Можно, разумеется, спорить, были ли Милнс и Форстер особенно ценными союзниками в такой момент, поскольку пользовались влиянием различного рода. Монктон Милнс был большой общественной силой в Лондоне - возможно, даже большей, чем сами лондонцы это осознавали: ведь в лондонском обществе, как и везде, преобладали глупцы и невежды, и глупцам доставляло удовольствие подшучивать над Монктоном Милнсом. Любой осел любил упомянуть о Дикки Милнсе, "главной забаве вечера", а Милнс, разумеется, сам охотно выступал в роли забавника и чудака, вызывая насмешки с безразличием человека, который знает, что умнее его нет в Лондоне и что многие обязаны ему карьерой - очень многие. Пущенное им слово проникало далеко. Приглашение к завтраку в его доме означало еще больше. За маской чуть ли не Фальстафа и смехом Силена, несомненно, скрывался тонкий, широкий и высокий ум. В молодости Милнс писал стихи, которые немало читателей признавали поэзией и которые, уж во всяком случае, не были прозой. Позже произносил в парламенте речи, не встретившие одобрения главным образом потому, что были слишком хороши для подобного места и слишком высоки для подобной аудитории. В свете он принадлежал к тем считанным лицам, которые всюду бывают, всех знают, обо всем способны судить и имеют прямой ход к министрам, но в отличие от большинства светских умов Монктон Милнс занимал прочное общественное положение, а впоследствии даже стал пэром, владел домом на Аппер-Брук-стрит, куда стремились попасть все умники. Его завтраки пользовались широкой известностью, и от приглашения на них никогда не отказывались: проявить робость было опаснее, чем получить щелчок. Ненасытный книгочей, острый критик, знаток искусств, библиофил, он в первую голову был светский человек и больше всего любил вращаться - или, может быть, сшибаться - в свете. Даже Генри Брум не отваживался на то, что позволял себе Милнс, а Бруму все было нипочем. Милнс олицетворял собой добродушие Лондона - этакий Гаргантюа как по части утонченности, так и грубости лондонской Мейфер.

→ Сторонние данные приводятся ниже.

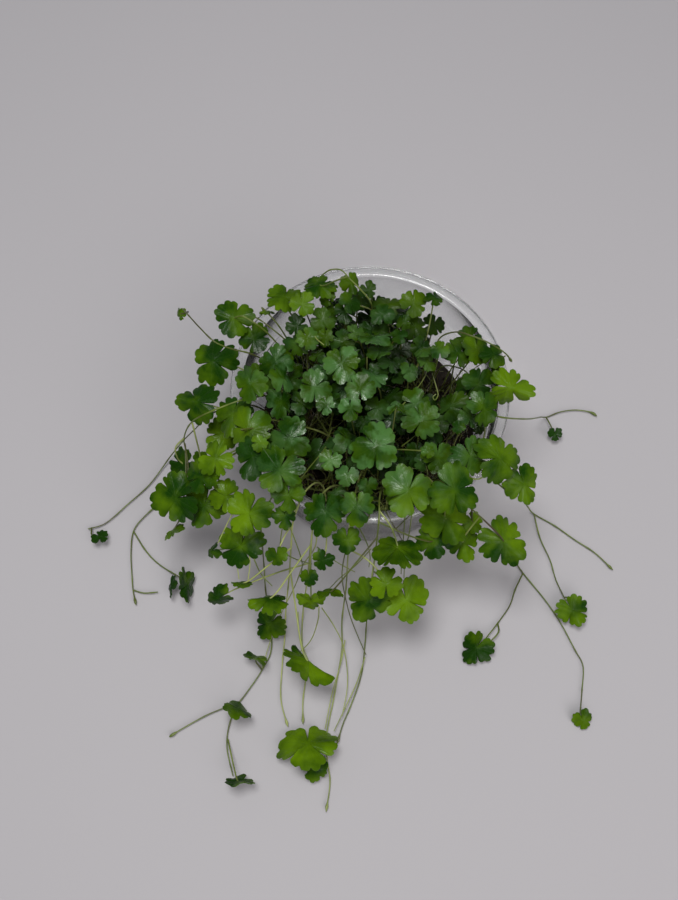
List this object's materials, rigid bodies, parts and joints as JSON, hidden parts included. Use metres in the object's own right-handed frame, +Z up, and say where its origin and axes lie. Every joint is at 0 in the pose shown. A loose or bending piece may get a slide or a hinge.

По сравнению с Милнсом фигуры, подобные Хейуорду, или Делейну, или Винеблзу, или Генри Риву, занимали второй ряд, но Уильям Э.Форстер принадлежал к иному классу. С Мейфер он не имел ничего общего. Во всем если не считать, что оба родились в Йоркшире, - он был полной противоположностью Милнсу. Никакого положения ни в обществе, ни в политических кругах он в то время не занимал, как не обладал и каплей остроумия Милнса или его разносторонностью. Это был высоченный, грубоватый, неуклюжий детина, прибегавший, как все йоркширцы и ланкаширцы, к единственной форме самозащиты - внешней грубости, под которой скрывалась чувствительная, если не сентиментальная душа. Держался он доброжелательно, хотя бы по традиции, унаследованной от предков-квакеров, особенно пламенно ни с кем не дружил. Зато, должно быть, обладал нежным и пылким сердцем иначе он вряд ли смог бы убедить дочь доктора Арнолда стать его женой. Сделанный из чистого золота, без унции примеси, воплощенная честность и бескорыстие, однако человек практичный, он, как и следовало ожидать от коренного йоркширца, принял сторону Федерации и стал ее защитником, частично в силу своих квакерских антирабовладельческих убеждений, частично же потому, что это открывало ему некоторые возможности в палате общин. Членом ее он стал недавно и нуждался в поле деятельности.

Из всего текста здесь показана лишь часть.